I would like to think that most who voted for him last year did so because of frustration with post-pandemic inflation, or race-and-gender identity politics excesses, or “woke” ideas about defunding the police and other exaggerations — not because they’re tired of democracy.

Early indications are that his destructive actions, like plundering programs for the poor; planning to increase the national debt by $4.5 trillion to give tax cuts, mostly to the affluent; abandoning our allies to the predations of Russia and China; and bullying Canada and Mexico aren’t popular.

It may be that the courts will rein him in, since the Republican Congress has shown no inclination to do so, and this time there are no Mark Milleys or John Kellys in his cabinet or staff to check his worst impulses.

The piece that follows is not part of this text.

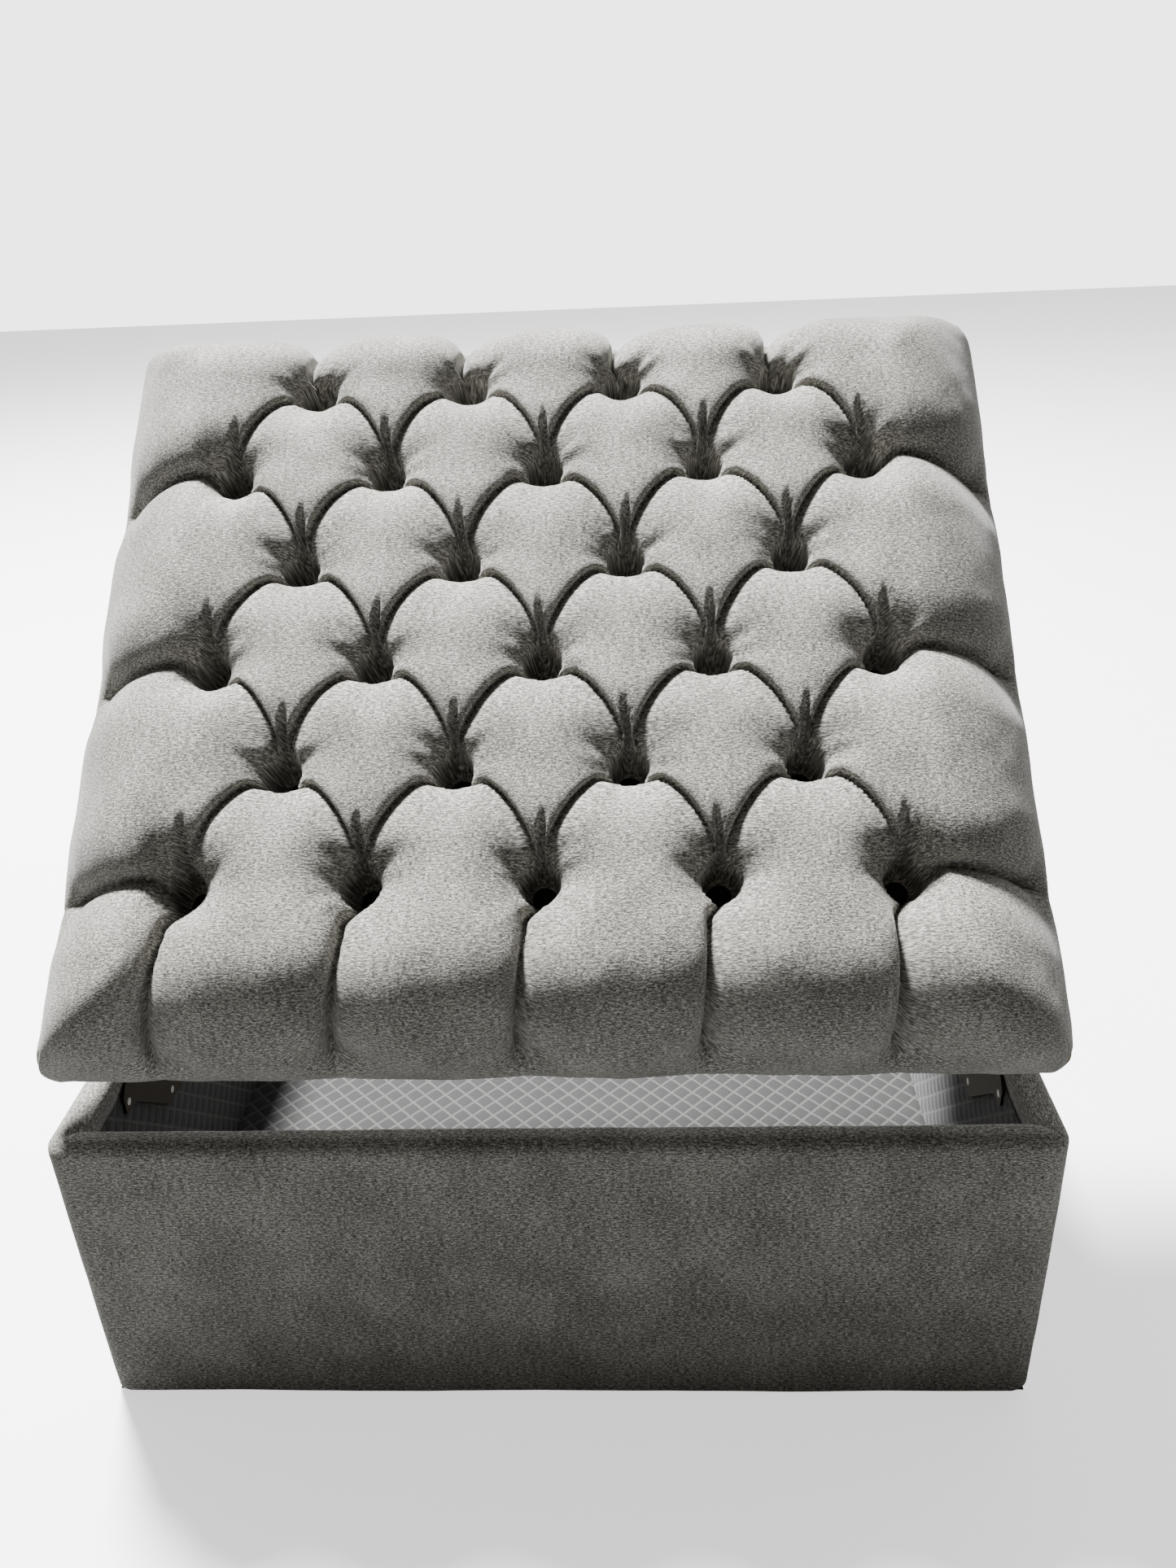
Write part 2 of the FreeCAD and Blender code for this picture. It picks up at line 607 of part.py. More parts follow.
print("wall pivot", hinge_point(0, WALL_PIVOT), "front wall pivot", hinge_point(0, FRONT_WALL_PIVOT))
print("lid pivot at rest", hinge_point(0, LID_PIVOT_REST))
print("swing per degree of tilt: rear %.5f front %.5f" % (REAR_SWING_PER_DEGREE, FRONT_SWING_PER_DEGREE))
PLAY = max(math.dist(front_arm_end(tilt), front_pivot_at(tilt)) for tilt in TRAVEL)
print("front arm length %.2f, most play at its lid pin %.2f" % (FRONT_ARM_LENGTH, PLAY))
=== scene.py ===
import json
import math

import bpy
import numpy as np
from mathutils import Matrix, Vector


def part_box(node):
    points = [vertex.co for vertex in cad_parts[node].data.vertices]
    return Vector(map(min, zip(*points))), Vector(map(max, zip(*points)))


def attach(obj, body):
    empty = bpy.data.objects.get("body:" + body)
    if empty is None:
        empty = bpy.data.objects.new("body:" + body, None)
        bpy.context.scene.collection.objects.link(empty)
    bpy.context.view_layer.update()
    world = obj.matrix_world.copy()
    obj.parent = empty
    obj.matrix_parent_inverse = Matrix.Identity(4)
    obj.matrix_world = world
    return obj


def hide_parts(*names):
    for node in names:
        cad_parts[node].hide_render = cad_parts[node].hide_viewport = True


# Storage ottoman: a padded box and a deep-buttoned lid. Metres, +Z up, +Y the hinge side.
# The lid is shaped closed, over its underside, and then carried to its rest pose.

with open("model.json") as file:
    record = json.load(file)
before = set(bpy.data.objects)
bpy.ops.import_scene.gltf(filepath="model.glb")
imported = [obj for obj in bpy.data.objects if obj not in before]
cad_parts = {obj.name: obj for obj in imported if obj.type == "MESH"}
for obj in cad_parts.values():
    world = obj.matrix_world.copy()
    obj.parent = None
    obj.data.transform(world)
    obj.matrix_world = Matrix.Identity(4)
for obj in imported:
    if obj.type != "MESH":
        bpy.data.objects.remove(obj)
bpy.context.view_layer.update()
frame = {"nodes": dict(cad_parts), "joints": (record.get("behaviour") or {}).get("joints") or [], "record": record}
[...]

But maybe Trump will succeed in capturing the referees, sidelining his opponents, ignoring the rules, and changing the playing field so that American democracy will never be the same.

I knew Trump’s second term would be worse than his first, but I never imagined this.

Like Doremus Jessup, who blamed himself for allowing it to happen, I reasoned that America’s institutional guardrails would hold and that people would turn against the demagogue once they opened their eyes.

“The hysteria can’t last; be patient, and wait and see, he conceded to his readers,” Lewis wrote. “It was not that he was afraid of the authorities. He simply did not believe that this comic tyranny could endure. It can’t happen here, said Doremus — even now.”

I believe it can happen. But I’m encouraged by something I read by Maria J. Stephan, a political scientist who worked for the U.S. Department of State and NATO and is an expert on authoritarianism and nonviolent civil resistance: “Autocrats are always weaker than they appear, and we are often stronger than we might think.”

If we are to save our country, we must resist.